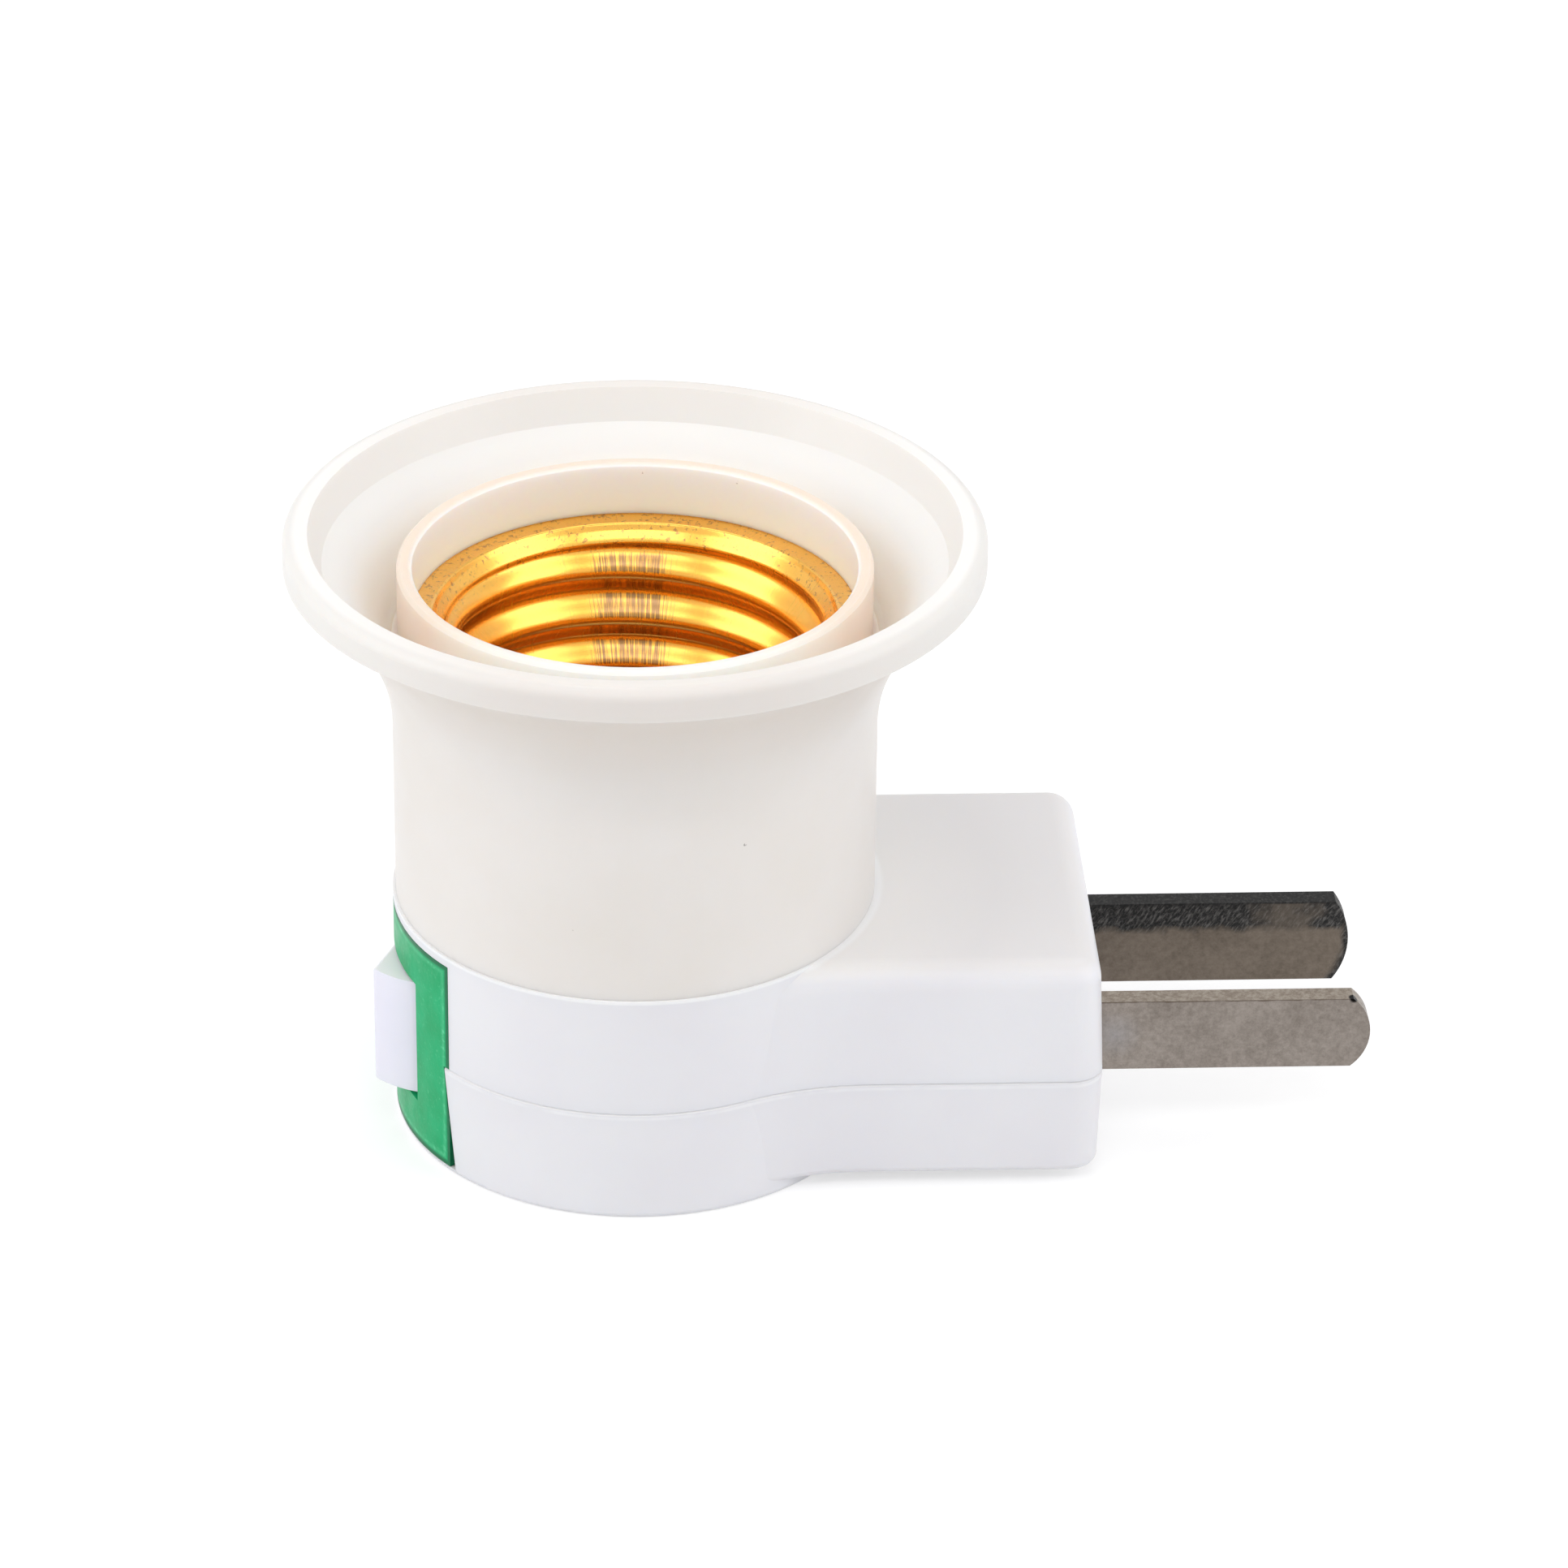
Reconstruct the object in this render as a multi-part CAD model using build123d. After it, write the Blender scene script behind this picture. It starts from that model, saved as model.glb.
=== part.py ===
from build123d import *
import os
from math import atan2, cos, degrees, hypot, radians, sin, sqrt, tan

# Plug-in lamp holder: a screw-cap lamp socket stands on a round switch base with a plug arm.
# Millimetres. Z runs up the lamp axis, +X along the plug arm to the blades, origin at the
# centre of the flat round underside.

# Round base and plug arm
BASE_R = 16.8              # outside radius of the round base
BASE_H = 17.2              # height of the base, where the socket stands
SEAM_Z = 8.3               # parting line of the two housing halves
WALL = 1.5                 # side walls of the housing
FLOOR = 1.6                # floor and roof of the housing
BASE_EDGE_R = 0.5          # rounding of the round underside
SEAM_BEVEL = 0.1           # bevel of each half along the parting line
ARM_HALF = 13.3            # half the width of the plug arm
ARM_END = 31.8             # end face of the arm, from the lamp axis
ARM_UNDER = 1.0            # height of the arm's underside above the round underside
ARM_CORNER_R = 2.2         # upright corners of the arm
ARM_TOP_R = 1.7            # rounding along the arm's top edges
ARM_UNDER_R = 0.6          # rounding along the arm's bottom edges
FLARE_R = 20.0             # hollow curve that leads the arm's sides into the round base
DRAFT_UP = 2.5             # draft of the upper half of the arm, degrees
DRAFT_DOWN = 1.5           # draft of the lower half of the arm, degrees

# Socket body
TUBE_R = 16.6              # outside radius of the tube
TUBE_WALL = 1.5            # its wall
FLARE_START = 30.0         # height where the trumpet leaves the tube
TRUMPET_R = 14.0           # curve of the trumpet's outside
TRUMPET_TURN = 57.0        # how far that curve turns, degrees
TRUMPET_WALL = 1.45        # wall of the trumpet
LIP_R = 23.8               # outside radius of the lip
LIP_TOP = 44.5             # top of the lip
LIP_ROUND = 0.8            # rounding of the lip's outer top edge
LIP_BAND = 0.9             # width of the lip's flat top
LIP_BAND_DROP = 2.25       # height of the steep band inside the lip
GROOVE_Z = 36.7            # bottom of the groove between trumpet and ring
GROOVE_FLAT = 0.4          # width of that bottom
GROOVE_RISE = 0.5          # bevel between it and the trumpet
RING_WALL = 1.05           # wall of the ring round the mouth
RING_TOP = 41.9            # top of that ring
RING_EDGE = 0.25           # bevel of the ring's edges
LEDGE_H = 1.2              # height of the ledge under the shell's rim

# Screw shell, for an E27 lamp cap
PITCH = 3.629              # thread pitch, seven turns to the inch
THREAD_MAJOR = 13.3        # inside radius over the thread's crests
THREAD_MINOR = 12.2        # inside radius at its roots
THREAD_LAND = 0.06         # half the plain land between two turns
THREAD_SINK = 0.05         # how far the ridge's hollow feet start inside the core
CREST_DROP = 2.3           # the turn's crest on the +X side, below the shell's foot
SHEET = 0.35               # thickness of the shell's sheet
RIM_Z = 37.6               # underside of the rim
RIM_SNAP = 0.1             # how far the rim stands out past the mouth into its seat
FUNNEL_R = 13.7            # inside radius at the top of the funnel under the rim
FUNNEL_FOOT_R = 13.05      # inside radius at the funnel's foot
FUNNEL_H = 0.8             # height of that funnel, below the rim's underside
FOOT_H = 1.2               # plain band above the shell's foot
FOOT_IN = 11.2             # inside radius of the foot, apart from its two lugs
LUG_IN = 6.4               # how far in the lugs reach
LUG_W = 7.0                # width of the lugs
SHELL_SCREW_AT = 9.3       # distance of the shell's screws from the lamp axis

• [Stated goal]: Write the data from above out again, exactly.

• [Worked solution]:
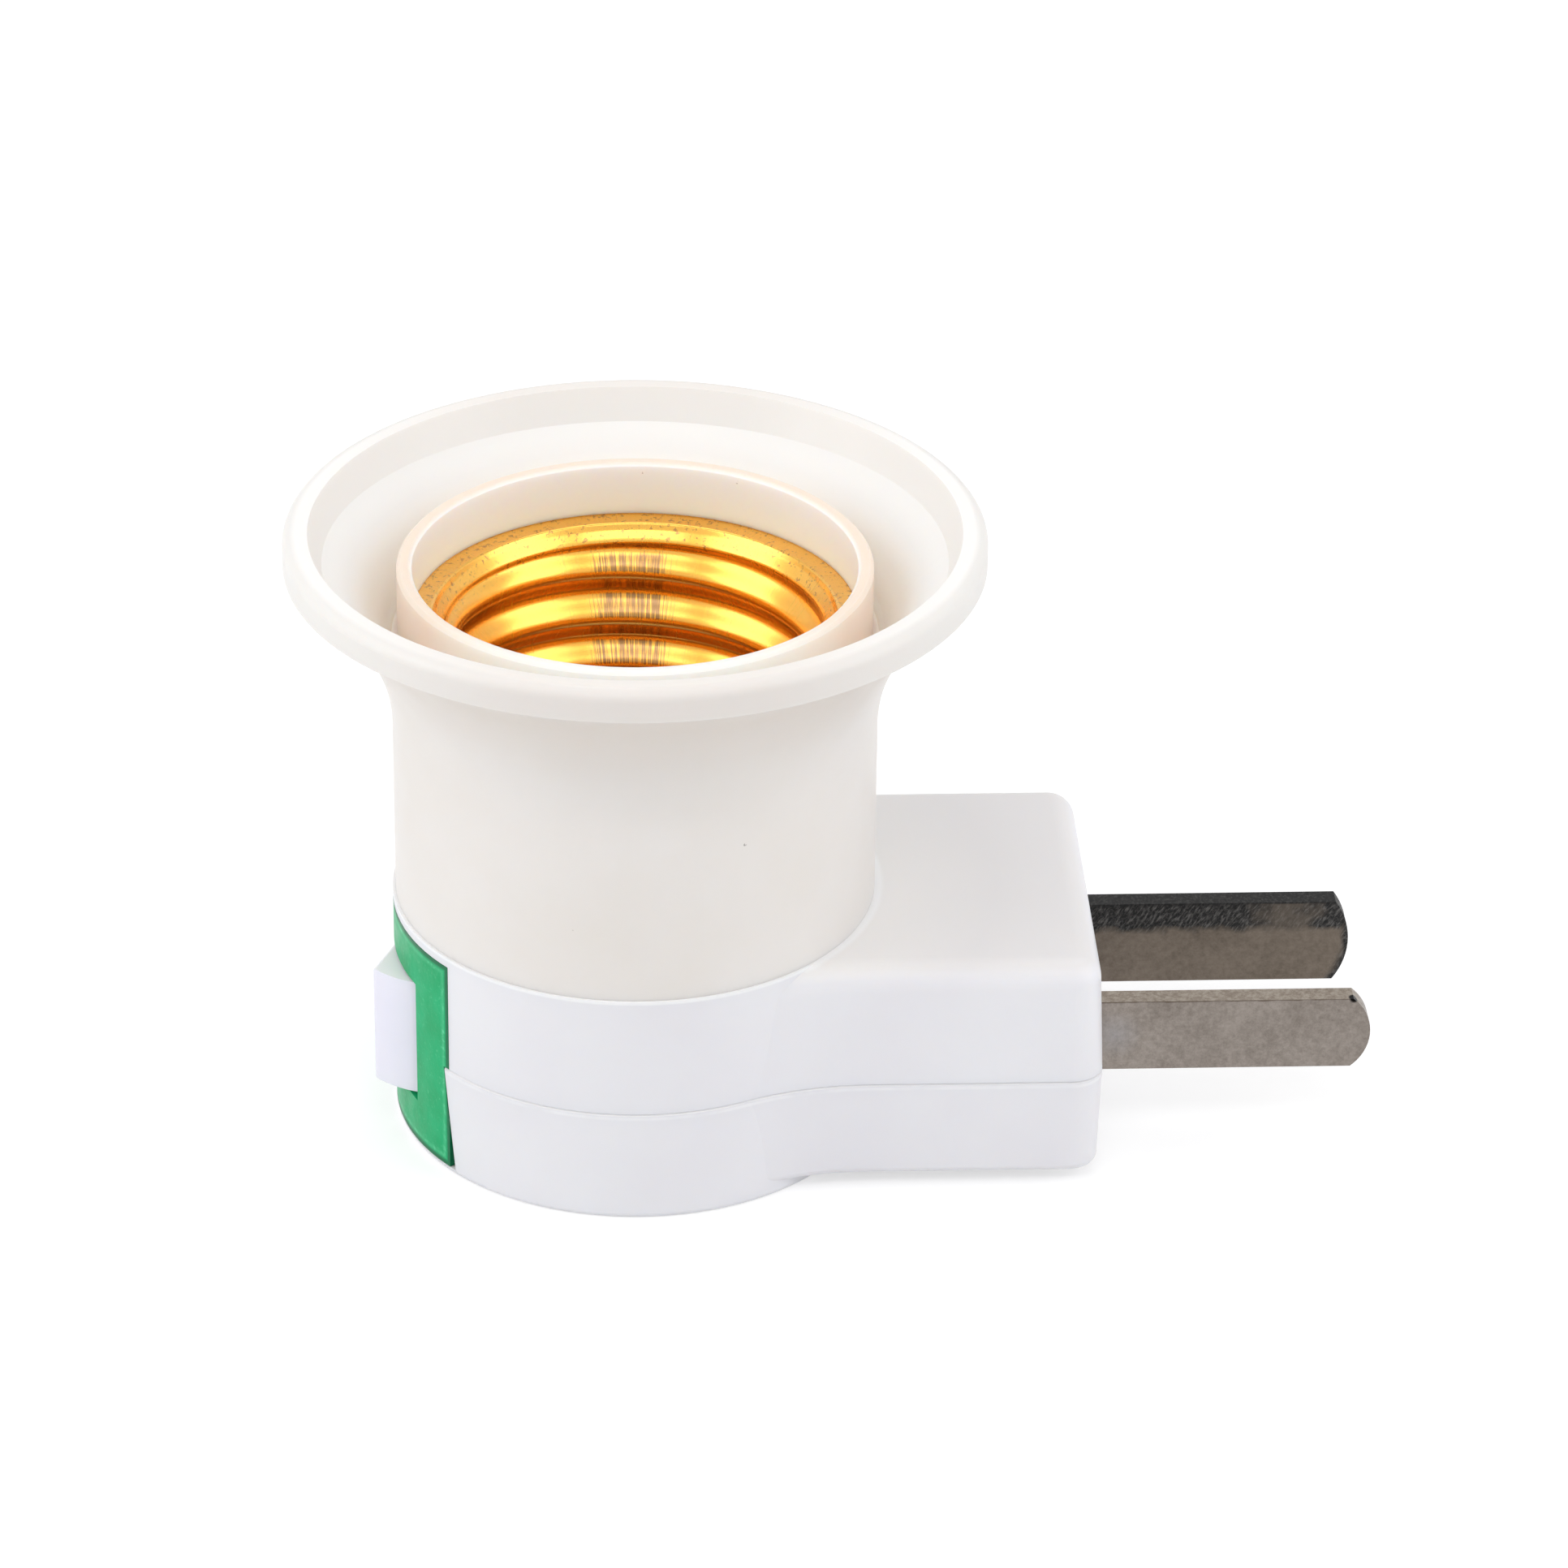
Reconstruct the object in this render as a multi-part CAD model using build123d. After it, write the Blender scene script behind this picture. It starts from that model, saved as model.glb.
=== part.py ===
from build123d import *
import os
from math import atan2, cos, degrees, hypot, radians, sin, sqrt, tan

# Plug-in lamp holder: a screw-cap lamp socket stands on a round switch base with a plug arm.
# Millimetres. Z runs up the lamp axis, +X along the plug arm to the blades, origin at the
# centre of the flat round underside.

# Round base and plug arm
BASE_R = 16.8              # outside radius of the round base
BASE_H = 17.2              # height of the base, where the socket stands
SEAM_Z = 8.3               # parting line of the two housing halves
WALL = 1.5                 # side walls of the housing
FLOOR = 1.6                # floor and roof of the housing
BASE_EDGE_R = 0.5          # rounding of the round underside
SEAM_BEVEL = 0.1           # bevel of each half along the parting line
ARM_HALF = 13.3            # half the width of the plug arm
ARM_END = 31.8             # end face of the arm, from the lamp axis
ARM_UNDER = 1.0            # height of the arm's underside above the round underside
ARM_CORNER_R = 2.2         # upright corners of the arm
ARM_TOP_R = 1.7            # rounding along the arm's top edges
ARM_UNDER_R = 0.6          # rounding along the arm's bottom edges
FLARE_R = 20.0             # hollow curve that leads the arm's sides into the round base
DRAFT_UP = 2.5             # draft of the upper half of the arm, degrees
DRAFT_DOWN = 1.5           # draft of the lower half of the arm, degrees

# Socket body
TUBE_R = 16.6              # outside radius of the tube
TUBE_WALL = 1.5            # its wall
FLARE_START = 30.0         # height where the trumpet leaves the tube
TRUMPET_R = 14.0           # curve of the trumpet's outside
TRUMPET_TURN = 57.0        # how far that curve turns, degrees
TRUMPET_WALL = 1.45        # wall of the trumpet
LIP_R = 23.8               # outside radius of the lip
LIP_TOP = 44.5             # top of the lip
LIP_ROUND = 0.8            # rounding of the lip's outer top edge
LIP_BAND = 0.9             # width of the lip's flat top
LIP_BAND_DROP = 2.25       # height of the steep band inside the lip
GROOVE_Z = 36.7            # bottom of the groove between trumpet and ring
GROOVE_FLAT = 0.4          # width of that bottom
GROOVE_RISE = 0.5          # bevel between it and the trumpet
RING_WALL = 1.05           # wall of the ring round the mouth
RING_TOP = 41.9            # top of that ring
RING_EDGE = 0.25           # bevel of the ring's edges
LEDGE_H = 1.2              # height of the ledge under the shell's rim

# Screw shell, for an E27 lamp cap
PITCH = 3.629              # thread pitch, seven turns to the inch
THREAD_MAJOR = 13.3        # inside radius over the thread's crests
THREAD_MINOR = 12.2        # inside radius at its roots
THREAD_LAND = 0.06         # half the plain land between two turns
THREAD_SINK = 0.05         # how far the ridge's hollow feet start inside the core
CREST_DROP = 2.3           # the turn's crest on the +X side, below the shell's foot
SHEET = 0.35               # thickness of the shell's sheet
RIM_Z = 37.6               # underside of the rim
RIM_SNAP = 0.1             # how far the rim stands out past the mouth into its seat
FUNNEL_R = 13.7            # inside radius at the top of the funnel under the rim
FUNNEL_FOOT_R = 13.05      # inside radius at the funnel's foot
FUNNEL_H = 0.8             # height of that funnel, below the rim's underside
FOOT_H = 1.2               # plain band above the shell's foot
FOOT_IN = 11.2             # inside radius of the foot, apart from its two lugs
LUG_IN = 6.4               # how far in the lugs reach
LUG_W = 7.0                # width of the lugs
SHELL_SCREW_AT = 9.3       # distance of the shell's screws from the lamp axis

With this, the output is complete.